Von Jazzballaden zu Geräuschorgien
Das hochkarätige Jazzduo von Nils Wogram und Joe Sachse schlägt im Jazzclub Villingen den Bogen zwischen Ost und West
Foto: C. Wagner
cw. Jazz kann Brücken bauen: zwischen den Generationen, zwischen Ost- und Westdeutschland sowie zwischen akustischem und elektrischem Instrumentarium. Diese Tatsache dokumentierte im Jazzclub Villingen auf beispielhafte Weise das Duo des E-Gitarristen Helmut „Joe“ Sachse (Jahrgang 1947) aus Chemnitz und des 25 Jahre jüngeren Posaunisten Nils Wogram, der aus Braunschweig stammt, aber heute in Zürich lebt. Beide gelten als renommierte Namen der deutschen Jazzszene.
Das Duett hatte ein Dutzend Stücke vorbereitet, die alle ziemlich genau ausnotiert waren und dennoch genügend Freiraum für spontane Improvisationen ließen. Üblicherweise zupfte Sachse, dessen Spitzname „Joe“ vom Hendrix-Titel „Hey Joe“ herrührt, ein paar filigrane Läufe oder wuchtige Akkorden zur Einleitung, über die dann Wogram eine exponierte Melodie legte. Dann schwang sich einer der beiden zu einem Solo auf, während der andere auf dezente Weise die Rolle des Begleiters übernahm, um danach wieder zum ursprünglichen Thema zurückzufinden.
Sachse, angelehnt an ein Ein-Mann-Orchester, klopfte dazu zusätzlich den Rhythmus mit den Füßen auf seinem Gitarrenkasten und einer Tüte, die raschelte, was einen einfachen Beat ergab, das Duo aber zu einem kompletten Ensemble abrundete.
Um das Klangspektrum zu erweitern, hatte jeder der beiden ein paar Kniffe aus der Trickkiste parat. Sachse setzte dazu vom Schraubenzieher bis zum Messer alle möglichen Objekte ein, mit denen er über die Saiten strich oder seine Gibson Les Paul, ein heute klassisches E-Gitarrenmodell, sehr effektvoll und zielsicher traktierte. Zusätzlich hatte er auf dem Gitarrenrumpf zwei Kontaktmikrofone aufs Holz aufgeklebt, um den Korpus als Trommel nutzen zu können. Nils Wogram verwendete dagegen ab und zu einen Schalldämpfer, damit er seiner Posaune Wah-Wah-Geräusche und ein tiefes Grunzen entlocken konnte.

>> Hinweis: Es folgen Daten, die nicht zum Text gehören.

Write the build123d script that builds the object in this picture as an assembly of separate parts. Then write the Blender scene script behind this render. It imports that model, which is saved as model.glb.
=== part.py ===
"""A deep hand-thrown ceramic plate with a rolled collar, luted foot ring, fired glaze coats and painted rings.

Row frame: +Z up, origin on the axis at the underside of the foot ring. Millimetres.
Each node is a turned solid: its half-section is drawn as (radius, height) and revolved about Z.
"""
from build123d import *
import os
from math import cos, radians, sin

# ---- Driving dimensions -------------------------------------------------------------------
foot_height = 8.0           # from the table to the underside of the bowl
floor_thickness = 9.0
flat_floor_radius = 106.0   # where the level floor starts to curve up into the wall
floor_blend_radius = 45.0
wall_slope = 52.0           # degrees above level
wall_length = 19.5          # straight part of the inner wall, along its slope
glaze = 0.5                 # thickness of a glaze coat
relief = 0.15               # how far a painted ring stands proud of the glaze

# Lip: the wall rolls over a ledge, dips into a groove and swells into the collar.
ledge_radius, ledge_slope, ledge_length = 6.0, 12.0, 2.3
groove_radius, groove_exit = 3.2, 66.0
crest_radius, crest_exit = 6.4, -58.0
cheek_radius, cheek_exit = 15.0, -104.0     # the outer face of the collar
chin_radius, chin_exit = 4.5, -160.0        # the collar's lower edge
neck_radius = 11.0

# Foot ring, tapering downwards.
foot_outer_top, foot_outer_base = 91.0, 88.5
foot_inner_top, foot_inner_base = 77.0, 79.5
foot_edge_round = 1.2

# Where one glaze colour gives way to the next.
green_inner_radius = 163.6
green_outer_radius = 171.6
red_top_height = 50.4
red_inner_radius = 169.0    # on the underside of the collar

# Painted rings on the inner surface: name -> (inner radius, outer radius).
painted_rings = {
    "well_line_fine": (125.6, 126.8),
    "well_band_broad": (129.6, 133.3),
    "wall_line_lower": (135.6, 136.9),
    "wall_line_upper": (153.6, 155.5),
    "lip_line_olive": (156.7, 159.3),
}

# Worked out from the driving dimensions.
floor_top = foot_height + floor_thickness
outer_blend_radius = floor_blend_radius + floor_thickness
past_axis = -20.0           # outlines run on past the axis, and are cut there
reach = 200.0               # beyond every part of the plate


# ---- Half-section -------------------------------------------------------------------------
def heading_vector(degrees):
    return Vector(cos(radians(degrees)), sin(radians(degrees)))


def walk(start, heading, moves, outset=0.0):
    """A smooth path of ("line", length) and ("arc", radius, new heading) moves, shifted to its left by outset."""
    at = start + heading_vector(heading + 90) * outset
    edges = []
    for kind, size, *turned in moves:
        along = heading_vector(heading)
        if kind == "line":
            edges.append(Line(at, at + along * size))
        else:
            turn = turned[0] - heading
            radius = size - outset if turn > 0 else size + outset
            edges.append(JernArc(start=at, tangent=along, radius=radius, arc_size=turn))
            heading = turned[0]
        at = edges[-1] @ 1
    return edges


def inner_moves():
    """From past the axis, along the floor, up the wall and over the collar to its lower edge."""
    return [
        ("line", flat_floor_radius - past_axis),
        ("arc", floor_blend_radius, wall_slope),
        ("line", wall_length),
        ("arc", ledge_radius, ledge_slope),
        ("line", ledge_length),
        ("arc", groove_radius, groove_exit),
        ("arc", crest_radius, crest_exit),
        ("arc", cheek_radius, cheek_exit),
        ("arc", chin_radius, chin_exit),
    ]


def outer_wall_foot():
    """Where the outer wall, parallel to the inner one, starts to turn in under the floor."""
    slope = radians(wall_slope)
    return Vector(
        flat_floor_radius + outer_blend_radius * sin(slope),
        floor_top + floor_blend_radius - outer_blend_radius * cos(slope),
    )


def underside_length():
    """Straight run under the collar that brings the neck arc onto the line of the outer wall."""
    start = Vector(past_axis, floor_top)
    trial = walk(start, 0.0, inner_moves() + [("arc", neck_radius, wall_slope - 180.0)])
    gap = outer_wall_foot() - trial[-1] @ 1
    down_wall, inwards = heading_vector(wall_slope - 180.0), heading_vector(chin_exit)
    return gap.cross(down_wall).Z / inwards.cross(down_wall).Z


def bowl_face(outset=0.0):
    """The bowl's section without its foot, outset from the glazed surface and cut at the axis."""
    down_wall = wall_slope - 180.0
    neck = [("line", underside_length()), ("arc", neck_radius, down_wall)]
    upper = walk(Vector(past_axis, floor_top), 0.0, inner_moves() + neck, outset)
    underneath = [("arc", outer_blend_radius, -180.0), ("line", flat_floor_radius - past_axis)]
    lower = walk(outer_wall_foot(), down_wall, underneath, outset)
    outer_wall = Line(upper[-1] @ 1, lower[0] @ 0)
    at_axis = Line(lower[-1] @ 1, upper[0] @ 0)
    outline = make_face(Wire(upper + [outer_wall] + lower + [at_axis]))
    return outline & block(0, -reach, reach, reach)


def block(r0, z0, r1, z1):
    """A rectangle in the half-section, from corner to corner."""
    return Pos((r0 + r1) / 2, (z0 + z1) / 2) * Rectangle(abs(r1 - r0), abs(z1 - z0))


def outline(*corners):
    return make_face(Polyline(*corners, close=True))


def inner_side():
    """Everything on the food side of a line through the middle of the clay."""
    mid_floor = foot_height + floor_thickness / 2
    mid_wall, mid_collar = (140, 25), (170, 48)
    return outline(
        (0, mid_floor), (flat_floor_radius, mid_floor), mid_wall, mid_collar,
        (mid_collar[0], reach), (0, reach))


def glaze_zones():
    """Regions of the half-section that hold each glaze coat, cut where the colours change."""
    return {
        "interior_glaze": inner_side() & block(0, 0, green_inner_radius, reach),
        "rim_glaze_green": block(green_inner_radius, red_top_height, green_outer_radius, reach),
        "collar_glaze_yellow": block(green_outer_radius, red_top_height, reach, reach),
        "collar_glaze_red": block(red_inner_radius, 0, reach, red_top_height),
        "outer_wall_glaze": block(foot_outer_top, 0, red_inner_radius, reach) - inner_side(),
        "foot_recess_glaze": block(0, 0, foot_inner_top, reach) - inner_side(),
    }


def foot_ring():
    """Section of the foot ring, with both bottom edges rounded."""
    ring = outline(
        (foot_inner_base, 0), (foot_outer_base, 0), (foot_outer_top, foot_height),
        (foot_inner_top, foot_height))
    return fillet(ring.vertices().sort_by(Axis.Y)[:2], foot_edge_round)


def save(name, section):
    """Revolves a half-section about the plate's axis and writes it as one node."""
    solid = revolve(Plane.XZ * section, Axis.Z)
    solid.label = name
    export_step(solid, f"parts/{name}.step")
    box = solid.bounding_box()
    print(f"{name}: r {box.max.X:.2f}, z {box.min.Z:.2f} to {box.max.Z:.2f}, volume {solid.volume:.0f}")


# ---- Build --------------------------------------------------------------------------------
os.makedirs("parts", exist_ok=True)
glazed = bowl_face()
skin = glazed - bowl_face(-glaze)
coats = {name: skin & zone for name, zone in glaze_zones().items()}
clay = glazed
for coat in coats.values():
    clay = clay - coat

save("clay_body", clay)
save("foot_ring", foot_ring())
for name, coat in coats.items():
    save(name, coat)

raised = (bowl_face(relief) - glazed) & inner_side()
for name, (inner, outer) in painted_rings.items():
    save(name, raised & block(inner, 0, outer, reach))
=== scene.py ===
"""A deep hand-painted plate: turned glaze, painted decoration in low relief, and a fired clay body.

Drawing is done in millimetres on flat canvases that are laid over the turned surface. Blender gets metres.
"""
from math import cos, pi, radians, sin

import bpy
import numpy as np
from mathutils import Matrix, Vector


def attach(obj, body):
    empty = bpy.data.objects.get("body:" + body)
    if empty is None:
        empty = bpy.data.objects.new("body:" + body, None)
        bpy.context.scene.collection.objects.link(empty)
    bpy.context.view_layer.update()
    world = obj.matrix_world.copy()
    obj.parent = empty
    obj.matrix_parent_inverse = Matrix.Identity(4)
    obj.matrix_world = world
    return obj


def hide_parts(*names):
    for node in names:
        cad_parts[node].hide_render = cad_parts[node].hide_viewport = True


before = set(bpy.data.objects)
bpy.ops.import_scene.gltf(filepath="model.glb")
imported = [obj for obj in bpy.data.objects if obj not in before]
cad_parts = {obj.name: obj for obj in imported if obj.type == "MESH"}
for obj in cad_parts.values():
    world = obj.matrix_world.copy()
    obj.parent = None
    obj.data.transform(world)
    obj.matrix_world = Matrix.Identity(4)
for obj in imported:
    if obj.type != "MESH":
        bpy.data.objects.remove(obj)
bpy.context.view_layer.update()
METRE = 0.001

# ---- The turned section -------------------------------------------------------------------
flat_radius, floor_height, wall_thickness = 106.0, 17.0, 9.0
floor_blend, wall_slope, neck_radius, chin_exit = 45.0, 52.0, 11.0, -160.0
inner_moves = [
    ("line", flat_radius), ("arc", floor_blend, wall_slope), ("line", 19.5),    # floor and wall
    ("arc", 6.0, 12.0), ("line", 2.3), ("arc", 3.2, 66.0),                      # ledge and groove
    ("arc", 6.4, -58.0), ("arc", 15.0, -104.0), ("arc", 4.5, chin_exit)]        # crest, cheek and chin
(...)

Solche Effekte sorgten für Abwechslung im Klanggewebe, wobei beide Musiker auch ohne diese Kunstgriffe problemlos hätten bestehen können, sind sie doch Virtuosen im höchsten Grade. Wogram spielt seine Posaune mühelos und mit einer atemberaubenden Leichtigkeit selbst in schnellsten Notenläufen. Dagegen zitierte Sachse mit enormer Fingerfertigkeit die ganze Geschichte der E-Gitarre von der Jazzballade eines Joe Pass bis zu den Saiten-Exorzizieneines Jimi Hendrix’ mit Ausflügen in den Rock ‘n’ Roll oder den Jazzrock von John McLaughlin, wobei der Mann aus Ostdeutschland an den Geräuschorgien sichtlich die meiste Freude hatte.
Das Publikum, überwiegend ältere Semester, saß dicht gedrängt im kleinen Villinger Jazzkeller (gegründet 1961) und reagierte mit Überschwang auf die Darbietungen der beiden, um sie nicht ohne Zugabe von der Bühne zu lassen.